Now Purgatory was limping along on the back of a large auto parts plant that had opened in Barrowville. Corporate bigwigs at the plant had looked east to Purgatory for land on which to build large homes and estates that would provide them with both an easy commute and the pristine beauty of living in the mountains.
The town’s name was unfortunate, but some folks around Ridge County would argue that it was well-enough earned, since the little town had struggled more than thrived for most of its existence.
Nix settled on a wooden bench to wait for Quinn to make himself known. That he was watching from some hiding place was a given. Nix couldn’t imagine Quinn waiting in the open for someone to approach him first.
A man with long sandy-brown hair strolled slowly toward him. His knee-length hiking shorts, round, red-lensed sunglasses, grimy baseball cap and well-worn backpack were the typical uniform of a section hiker, one of hundreds of thousands who hiked the Appalachian Trail section by section over the course of several years.
Of course, even if Nix hadn’t recognized the long-haired man as the former CIA agent he’d come to see, he’d have been suspicious, since the Appalachian Trail was several miles to the east of Purgatory, winding along the Tennessee/North Carolina state line.
The hiker otherwise known as Alexander Quinn sat at the other end of the bench from Nix and pulled a water bottle from his backpack. “Warm weather’s finally here,” he said with just enough of a hipster vibe to make Nix bite back a laugh.
“That’s a new look for you,” Nix murmured.
“Recycled from about twenty years ago,” Quinn said in his normal accent, a neutral tone that had a chameleon-like ability to sound as if it could originally have come from almost any English-speaking country. “Thanks for coming.”
“Was there really a Merritt Cortland sighting?”
“Actually, there was, although I can’t vouch for it personally,” Quinn answered. His gaze moved lazily from side to side, as if he were just a tourist enjoying the view.

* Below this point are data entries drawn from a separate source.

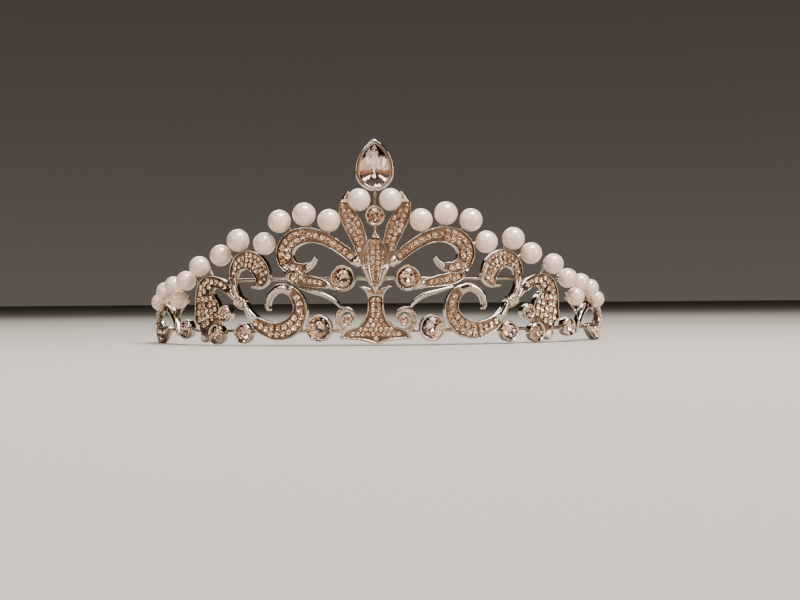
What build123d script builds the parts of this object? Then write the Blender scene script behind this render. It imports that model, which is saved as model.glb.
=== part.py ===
from build123d import *
import math
import os

os.makedirs("parts", exist_ok=True)

# Bridal tiara. Millimetres, +Z up, origin on the axis of the head ring at the height of its lowest
# point. The front of the ring faces -Y. A place on the ring is given as (s, z): s is the arc length
# from the middle of the front, positive towards +X, and z is the height.

# ---------------------------------------------------------------- driving dimensions
LAYOUT_R = 77.0      # radius on which the arc lengths s are laid out
BACK_R = 75.0        # back of every casting
FACE_R = 77.2        # polished rim of every casting
FLOOR_R = 76.3       # floor of the channels that hold the small stones
STRUT_R = 74.4       # inner face of the pearl struts, which are soldered to the castings' backs
HEIGHT = 64.0        # taller than everything, for cutting tools

RIM = 0.38           # width of the polished rim beside a channel
FINE_D = 1.42        # pave crystal of the plume, foot, leaves and commas, across its corners
BOLD_D = 1.90        # pave crystal of the arches, C scrolls, canes and ends
STONE_SIDES = 8
STONE_GAP = 0.11     # gap between two pave crystals
STONE_ROOM = 0.12    # room between a pave crystal and the channel's wall
FOOT_PITCH = FINE_D + STONE_GAP
FOOT_ROW = 1.36      # height of a staggered row of pave crystals in the foot

WIRE_D = 1.1         # rear wires
BASE_WIRE_Z = 4.6
BASE_WIRE_END = 107.6
UPPER_WIRE_Z = 20.2
UPPER_WIRE_SPAN = (1.5, 51.5)

PEG_D = 0.96         # peg glued into a pearl
PEG_HOLE_D = 1.0
PEG_DEPTH = 2.6
STRUT_W = 1.3
PAD_D = 2.6

CUP_WALL = 0.75      # wall of a round bezel
CUP_FLOOR = 0.6
CUP_DEPTH = 3.0
FIT = 0.02           # clearance between a set stone and its bezel

PEAR_R = 5.85        # round end of the pear bezel
PEAR_LENGTH = 15.6
PEAR_FOOT_Z = 46.3   # lowest point of the pear bezel
PEAR_RIM = 1.4
PEAR_DEPTH = 3.6

LOOP_D = 4.6         # hairpin loop at each end
LOOP_HOLE_D = 2.4
LOOP_T = 1.2
LOOP_S = 110.0

# ---------------------------------------------------------------- centre lines of the scrolls
# Each station is (s, z, width of the band there).
BIG_ARCH = [
    (5.6, 25.1, 2.9), (8.4, 27.8, 3.4), (11.9, 30.3, 3.6), (15.8, 32.4, 4.0), (20.2, 33.4, 4.6),
    (24.4, 32.7, 5.3), (27.4, 30.4, 5.6), (28.2, 27.4, 5.6), (27.0, 24.8, 5.0), (24.6, 23.5, 3.8),
    (21.9, 23.6, 2.8), (19.7, 24.7, 1.9), (18.4, 26.3, 1.1),
]
BIG_LEAF = [
    (27.6, 25.4, 4.4), (26.2, 22.0, 4.4), (23.0, 20.1, 4.0), (19.2, 19.4, 3.5), (15.4, 18.6, 2.5),
    (12.6, 17.4, 1.1),
]
RIB = [(23.4, 17.6, 1.0), (19.1, 16.4, 1.4), (15.5, 15.4, 1.6), (12.7, 13.9, 1.5), (10.6, 11.9, 1.1)]
C_SCROLL = [
    (42.3, 12.6, 1.8), (41.0, 10.0, 2.6), (37.6, 6.6, 4.2), (32.0, 4.5, 5.2), (27.2, 5.3, 5.6),
    (23.9, 8.6, 5.0), (23.3, 12.3, 4.4), (25.0, 15.6, 3.6), (28.2, 17.4, 3.0), (31.3, 17.2, 2.7),
    (33.6, 15.2, 2.2), (34.3, 12.8, 1.6), (34.0, 11.2, 1.0),
]
COMMA = [
    (44.7, 14.9, 1.2), (46.4, 17.6, 1.8), (47.2, 20.6, 2.4), (46.6, 23.4, 3.4), (44.4, 25.6, 4.9),
    (41.3, 26.3, 5.7), (38.4, 25.2, 6.0), (36.5, 22.9, 6.0), (36.2, 20.4, 5.0), (37.7, 18.5, 2.6),
    (39.6, 18.1, 1.0),
]
CANE = [
    (46.4, 14.6, 1.8), (49.4, 17.4, 3.1), (52.7, 19.2, 3.4), (55.9, 19.7, 4.0), (58.6, 18.9, 5.6),
    (60.2, 16.9, 7.4), (60.0, 14.2, 9.6), (59.1, 11.2, 12.0), (58.5, 8.2, 12.8), (58.8, 5.2, 10.0),
    (60.4, 2.4, 3.2),
]
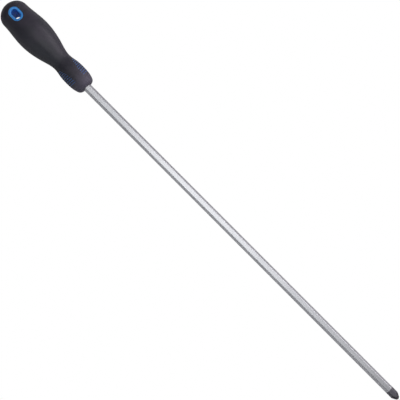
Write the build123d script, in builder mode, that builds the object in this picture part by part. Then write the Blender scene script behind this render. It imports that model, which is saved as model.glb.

But Nix knew the old spymaster never did anything casually.
“Are you expecting company?”
“Expecting? No.” He took another swig from his water bottle, then slipped it into the backpack that sat on the bench between them. “But it never hurts to stay alert.”
“Are you planning to get to the point of my summons?”
Quinn’s eyes met his briefly. “My agency has been looking into Cortland’s disappearance. That’s how we got the tip that someone may have seen him just north of here, near the old marble quarry.”
“How valid a tip?”
“Remains to be seen. But we haven’t come across any proof that Cortland is dead, either. So we have to proceed on the assumption that he could still be alive and kicking. And if so, he’s probably working overtime to solidify his control of his father’s criminal enterprise.”
“Why are you telling me this?” Nix asked.
“Seemed like something you’d want to know.”
“It’s something a lot of people would like to know. The FBI, the U.S. Marshals Service—”
“I hear someone tried to kill your chief of police.” Quinn leaned back, crossing his ankle on top of his knee. The soles of his hiking boots were muddy and well-worn, Nix noticed. When the man donned a disguise, he didn’t miss a beat.
“That’s still under investigation,” Nix said carefully.
Quinn laid his head back, as if enjoying the morning sun that angled through the trees overhead to bathe his face with warm light. “Check with your office. I believe you’ll find the mechanic’s assessment is in.”
Nix stared at Quinn. “I thought you were out of the spy business.”
He shrugged. “I don’t spy for the government anymore.”
“Just for yourself?”
“Let’s just say I haven’t lost the ability to uncover sensitive information when necessary.”
“Do the people you employ know you’re still playing head games?”
“They know me,” Quinn said simply.
Nix supposed that response answered the question about as well as anything would. “So, you’ve told me there may or may not have been a Cortland sighting in the area. A phone call would have sufficed.”